Report: Military censor says PM unjustifiably pressing him to clamp down on reporting

Brig. Gen Kobi Mandelblit said to tell other senior officers Netanyahu sought to prevent publication of comments from cabinet in which he came off as hesitant on war effort

IDF censor Brig. Gen. Kobi Mandelblit attends a State Control Committee meeting at the Knesset, the Israeli Parliament in Jerusalem, on June 5, 2023. (Oren Ben Hakoon/Flash90)
IDF censor Brig. Gen. Kobi Mandelblit attends a State Control Committee meeting at the Knesset, the Israeli Parliament in Jerusalem, on June 5, 2023. (Oren Ben Hakoon/Flash90)

Israel’s military censor Brig. Gen. Kobi Mandelblit has complained privately that the prime minister and other senior government officials are pressing him to muzzle some media publications without a valid security justification for doing so, according to a report Wednesday.

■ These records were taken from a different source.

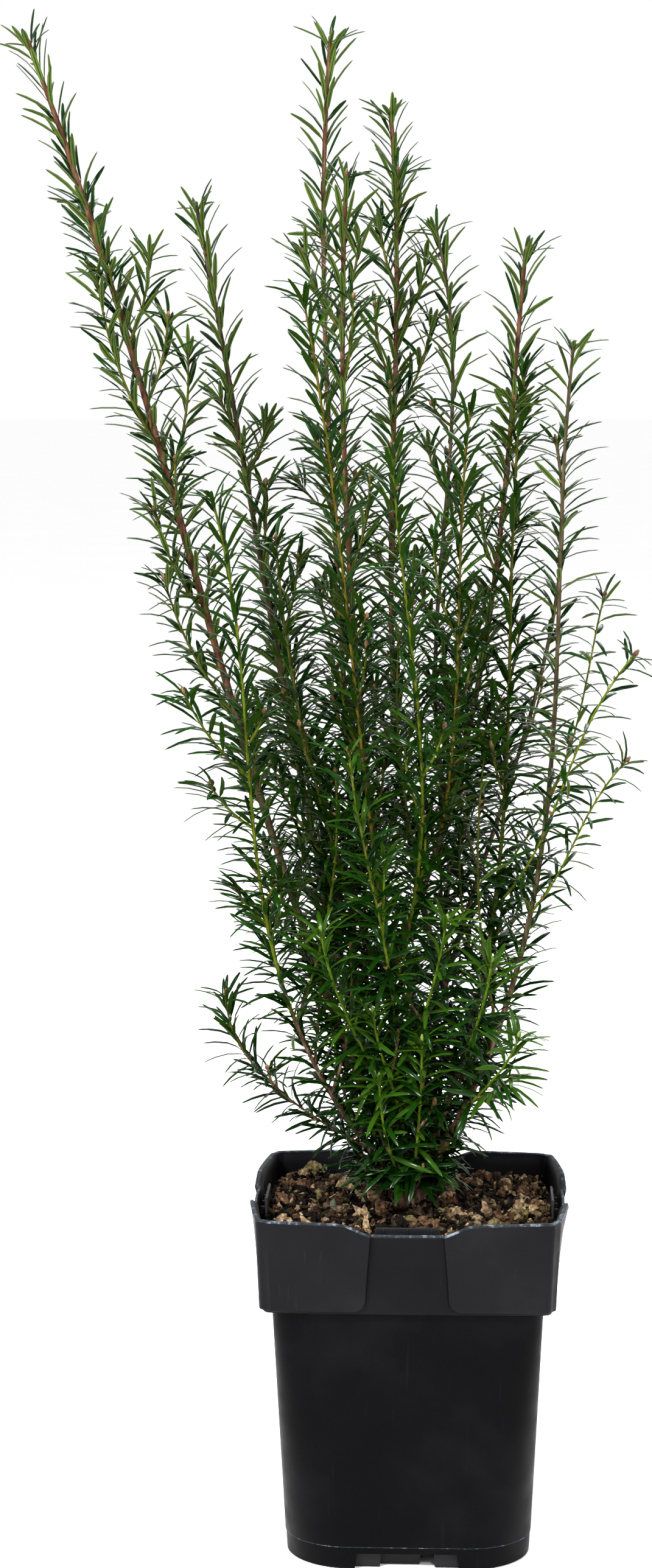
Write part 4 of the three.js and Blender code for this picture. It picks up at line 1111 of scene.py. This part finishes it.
def square_ring(half, corner, bow=0.0, edge=RECESS_HALF_FOOT):
    """Points round a square with round corners: x, y, the outward direction, place along."""
    end = half - corner
    along = side_stops(end, edge)
    out = half + bow * (1 - (along / end) ** 2)
    angle = np.linspace(0, math.pi / 2, CORNER_STEPS + 2)[1:-1]
    along = np.concatenate([along, end + corner * np.sin(angle)])
    out = np.concatenate([out, end + corner * np.cos(angle)])
    rows = []
    for turn in QUARTERS:
        rows.append(np.stack([out * math.sin(turn) + along * math.cos(turn),
                              -out * math.cos(turn) + along * math.sin(turn),
                              np.full(len(out), math.sin(turn)), np.full(len(out), -math.cos(turn)),
                              along], -1))
    return np.concatenate(rows)


def recess_edge(part):
    return lerp(RECESS_HALF_FOOT, RECESS_HALF_TOP, part)


def panel_outline(part):
    """The recess's half width at a part of the collar's height, round the panel's corner."""
    below = PANEL_CORNER - np.clip(COLLAR_HEIGHT * part - PANEL_FOOT, 0, PANEL_CORNER)
    return recess_edge(part) + PANEL_CORNER - math.sqrt(PANEL_CORNER ** 2 - below ** 2)


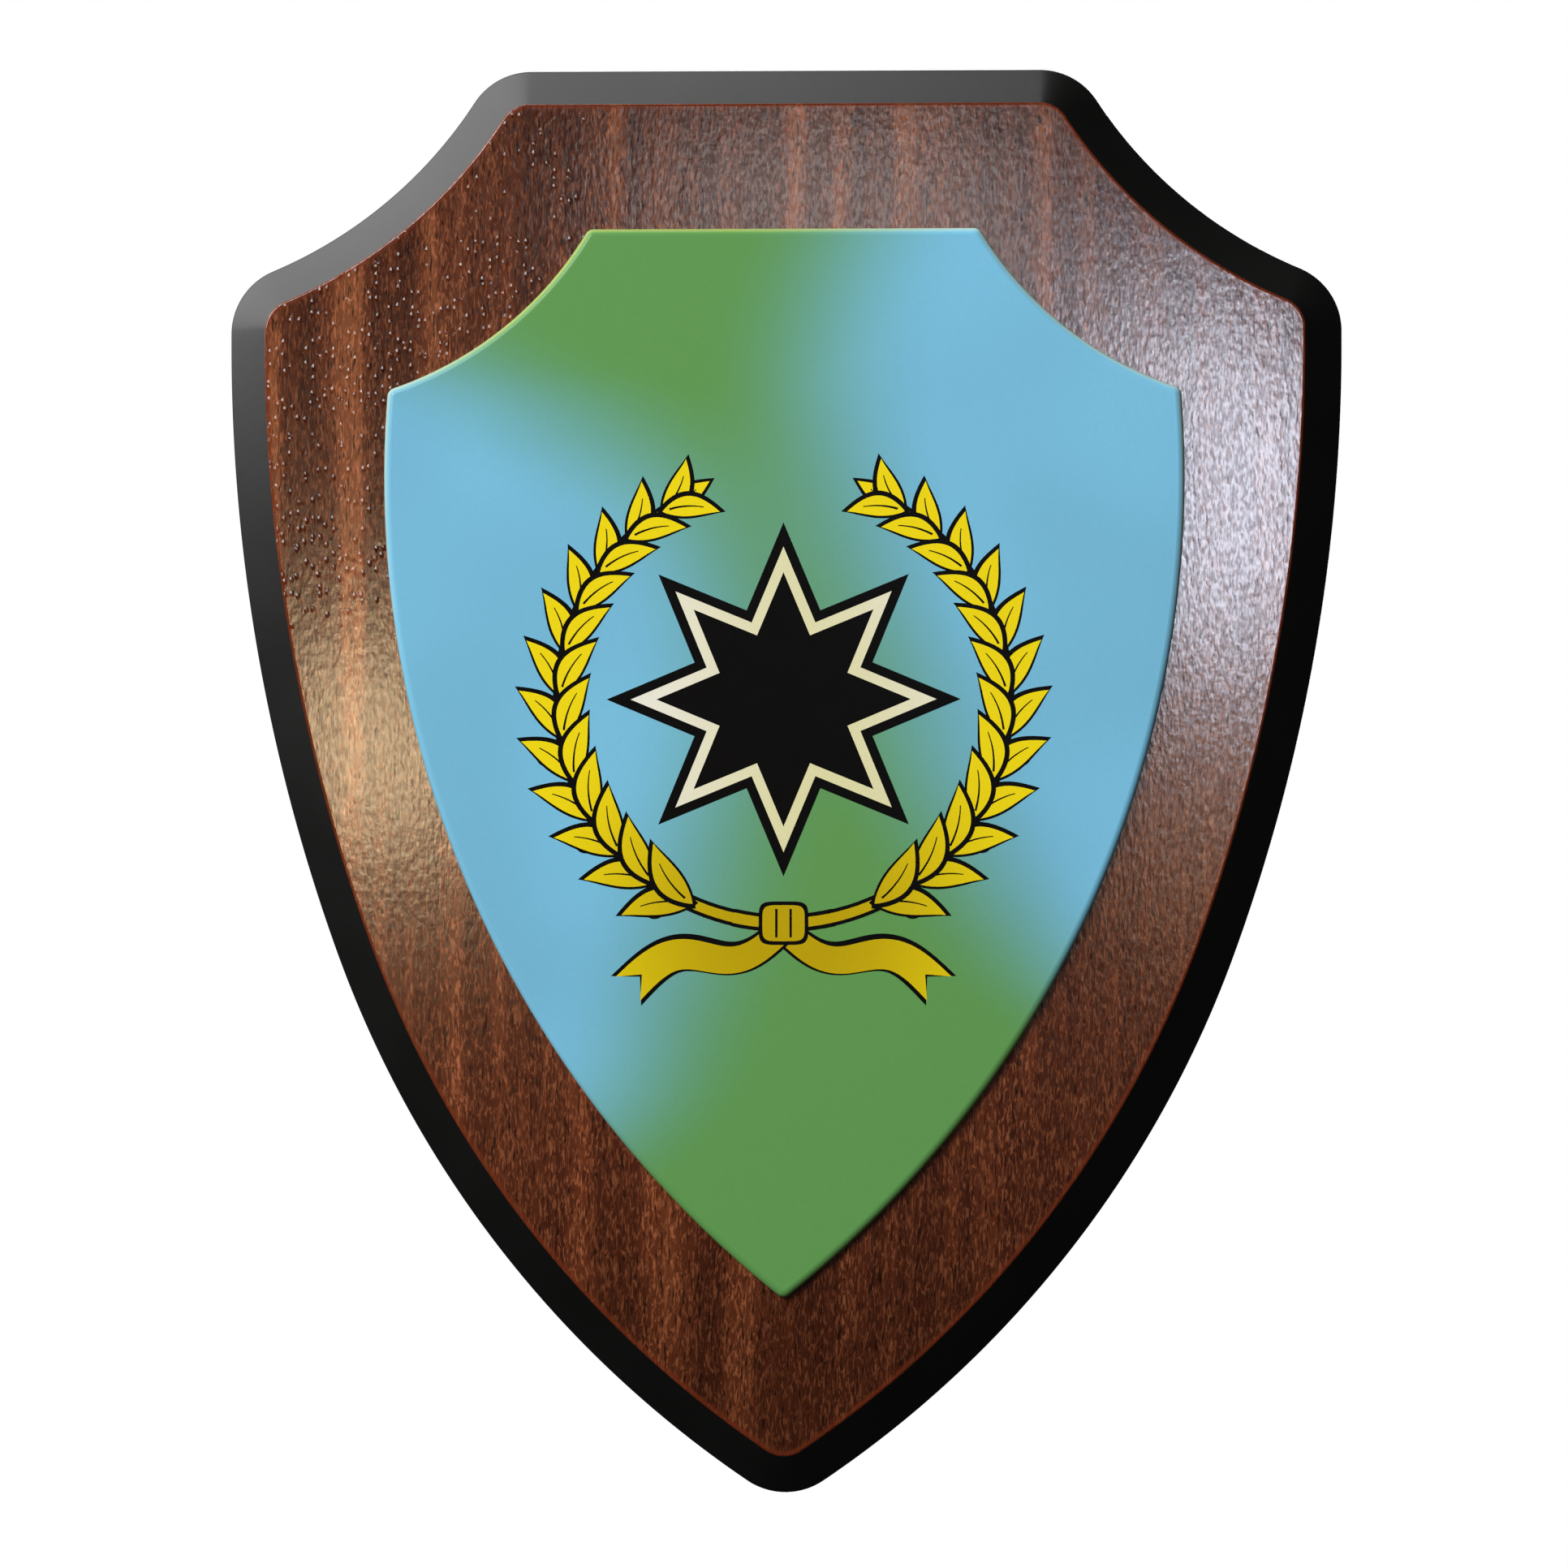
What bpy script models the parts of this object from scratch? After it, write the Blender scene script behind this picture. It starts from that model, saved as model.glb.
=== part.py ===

Haaretz said Mandelblit vented on the matter to other senior IDF officers in a recent private conversation, during which he made several harsh remarks about the prime minister and told them he fears Netanyahu wants to remove him from his post or deprive the censor of authority.

The Prime Minister’s Office responded in a statement that the censor had in its view harmed national security and endangered soldiers by permitting the publication of some news during the current conflict in the Gaza Strip. It did not provide details. It also denied that Mandelblit’s job had been threatened.

Two senior officers who were present during the conversation told Haaretz that Mandelblit said he had been asked to tighten censorship policy by Netanyahu himself, National Security Adviser Tzahi Hanegbi and by Netanyahu’s military secretary Maj. Gen. Avi Gil.

Mandelbit ostensibly told the gathering that there was no security justification for the requests and that the pressure being applied on him was unusual. According to the report, the other officers present agreed with him.

The sources said that pressure on Mandelblit has increased over the past two weeks and has included remarks that were not made directly to him but were passed on through others.

Mandelblit, a cousin of former attorney general Avichai Mandelblit who indicted Netanyahu on corruption charges, specified that he was asked to clamp down on information from cabinet meetings in which Netanyahu came off as hesitant about the ongoing war with Hamas.

One item that he was requested to withhold, and which was indeed prevented from publication, concerned private matters relating to Netanyahu and his wife, the report said. The censor justified the ban by ruling it was due to security considerations relating to the Netanyahu couple, Haaretz reported.

Prime Minister Benjamin Netanyahu seen walking in the Knesset in Jerusalem on November 27, 2023. (Chaim Goldberg/FLASH90)

Mandelblit refused to comment to Haaretz on its report and demanded that the story itself be first approved by the military censor, but later withdrew the request.

The Prime Minister’s Office told Haaretz in a statement: “Throughout the war, the censor has approved news whose publication harmed the national security of the State of Israel, endangering our soldiers and the safety of the prime minister himself.”

The statement said that any criticism relayed to the censor “is factual,” does not include “threatening messages of impeachment or curtailment of the censor’s powers” and that any report otherwise “is not true.”

There have been increasing complaints from media outlets about Mandelblit’s policies, including that he has unfairly exercised his powers, permitting some outlets to publish stories while banning others from releasing the same information.

The Union of Journalists in Israel sent a letter Tuesday to Mandelblit complaining of differential treatment among outlets.

Last week Channel 12 reported that during a recent security cabinet meeting ministers discussed at length the issue of leaks from the top security forum. Netanyahu said he intended to bring forth a law making it illegal to publish any content from security cabinet meetings. Such a move would circumvent the authority of the military censor.

A draft memo of the planned bill, circulated last week, would also require ministers to undergo regular polygraph tests. However, the move is reportedly opposed by the Shin Bet security agency which would be tasked with carrying out the tests. Ynet reported last week that there is also opposition to the bill in the judiciary and among ministers.